We don’t know when this will happen, but it could be very soon and we think it will have a significant impact on the ease of investment; something the country needs to be attracting more of. The Finance Ministry has also announced soon to be released tax benefits for both domestic and international investors.

Managing the business

For sure, the hottest topic is how coordination and cooperation will be executed between the 4-Coordinating Ministers and the other 30-ministers and their ministries with 12-appointed deputy ministers.

The 4-Coordinating Ministers have been given the right to veto any movements from their respective ministries even though the legal strength of this has been questioned.

However the aim is clear: the CEO wants his COO’s to manage their directors in an efficient and progressive way over the next 5-years.

The political structure and power of various coordinating ministries, political parties and retired generals seems to be well balanced and set to go to work embracing and securing a controlling number of chairs/votes in the national assembly (DPR).

One notable player that has yet to be given a role and has had no seats appointed in the new cabinet, is SBY’s Partai Demokrat.

Let’s go through what we see as the most significant cabinet appointments.

Mohammed Mafud MD

Mohammad Mafud MD was appointed Political, Legal and Security Affairs Coordinating Minister. He’s seen as a moderate Muslim and was just 24-hours away from being appointed the Vice Presidential candidate at the start of election campaigns.

Perhaps a deal was struck then for the Coordinating Minister position in return for his continued support for Jokowi.

There are some pundits out there who think he may actually be a strong presidential candidate after Jokowi. But for that to happen he may need to embrace a larger political party, as today he is still an independent.

The Ministry of Transportation and Public Works is now under the same Coordinating Minister, which is something political observers think is a positive move.

Luhut Binsar Pandjaitan

A somewhat surprising move however, was to move BKPM under Luhut’s wings and create the role of Coordinating Minister of Maritime and Investment Affairs. This may be a good move if you look back at Luhut’s exceptional work with the IMF/WB event in Bali last year.

Adding Investments to his role means BKPM is still kept independent from the Finance Ministry, which we think is a good thing.

Airlangga Hartarto

Hartarto’s appointment as Coordinating Minister of Economy and Finance is seen as consolidating Golkar’s support for Jokwoi and as well possibly securing the continued support and investments from tycoons known to support Golkar.

Prabowo Subianto

A mayor surprise to many was the appointment of Prabowo as Minister of Defense. But again this is widely seen as a strategic move to take advantage of Prabowo’s nationalist stance as well as hoping he will take a tough stand against extremists in Indonesia.

Let’s not forget that he also had a significant amount of support in the last election and in a typically Indonesian move, balance is seen as better than conflict.

Fachrul Razi

Another move to fight extremism as Indonesia’s number one enemy was the appointment of former general Fachrul Razi as Minister of Religious Affairs.

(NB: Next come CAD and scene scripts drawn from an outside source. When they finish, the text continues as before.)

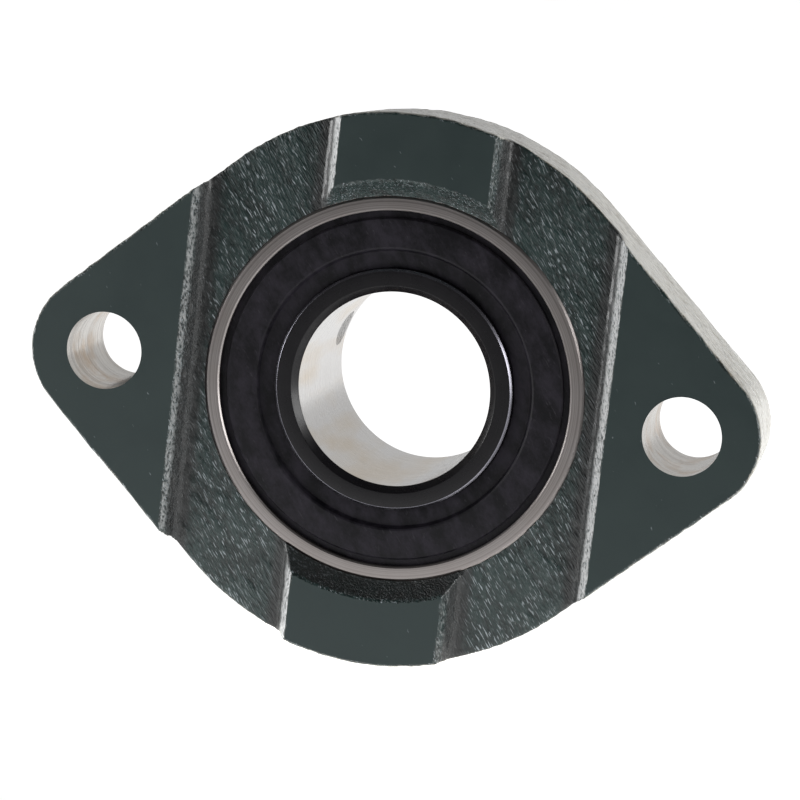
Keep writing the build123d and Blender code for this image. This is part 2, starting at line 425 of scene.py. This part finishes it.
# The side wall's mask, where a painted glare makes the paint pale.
def side_wall(mesh, points):
    """How far each point belongs to the flange's side wall, from 0 to 1."""
    facing = read(mesh.vertex_normals, "vector")
    upright = 1 - smooth_step(0.35, 0.7, np.abs(facing[:, 1]))
    outside = smooth_step(HUB_R + 1.5, HUB_R + 2.5, np.hypot(points[:, 0], points[:, 2]))
    cross = np.maximum(smooth_step(0.25, 0.5, np.abs(facing[:, 2])),
                       smooth_step(40, 42, np.abs(points[:, 0])))
    bolts = np.hypot(np.abs(points[:, 0]) - BOLT_X, points[:, 2]) > BOLT_HOLE_R + 1
    return upright * outside * cross * bolts


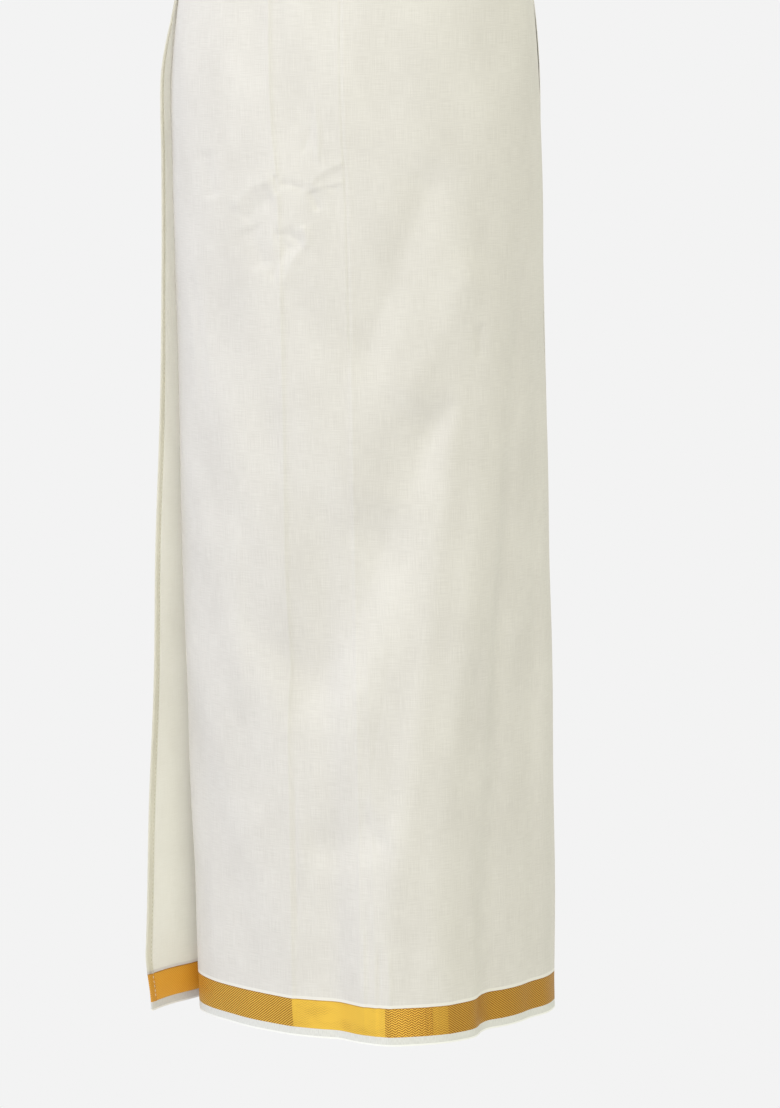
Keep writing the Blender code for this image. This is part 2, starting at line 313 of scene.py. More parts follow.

He’s already made his agenda very clear against caliphate movements and sympathy for such movements within his department will not be tolerated in any shape or form.

He has already stated that officials cannot wear the cadar at work (that’s the full Muslim veil for women), because of security reasons. This has raised criticism from some of the Muslim based political parties and organizations.

Muhammad Tito Karnavian

Existing Chief of Police Tito was appointed Minister of Internal Affairs. This move is seen to strengthen the control of less loyal governors and regencies to ensure a national agenda can progress in the best possible way.

Idham Azis

And this again triggered the appointment of new Chief of Police, Azis who’s seen as a loyalist and close to Tito. It seems very likely that he will have the same approach as Tito, and continue to crack down on terrorism.

To further strengthen the ministers and ministries, 12-Deputy Ministers were also appointed and ten of these are newly created positions.

Mahendra Siregar

Mahendra Siregar, who recently became the ambassador to the US, has moved on to Vice Foreign Minister. He brings expertise in trade relations and is seen as a key player to further develop and continue to grow Indonesia’s various trade agreements.

Several directors of state enterprises are also moving up to Deputy Minister levels in the same departments.

Sakti Wahyu Trenggono

The new Vice Defense Minister is Sakti Wahyu Trenggono, who has long been a candidate for a cabinet posting. The president has assigned him to boost the domestic arms industry and in general support defense minister Prabowo.

Building a Golden Indonesia

If you look at the new cabinet together with Jokowi’s vision for a Golden Indonesia it’s easier to join the dots and get a clearer picture of where the country is heading.

“We should no longer be process-oriented. We have to be results-oriented,” Jokowi said after his inauguration, according to The Straits Times. And that means reviewing, revising and removing everything.

Jokowi’s plans to bring about a Golden Indonesia and a USD 7-trillion economy by 2045 would mean Indonesia would become the world’s 5th largest economy. It’s not an impossible dream but it will need focus and consistency.

It feels like we’re at the point of no return and an exciting and prosperous future is Indonesia’s to take!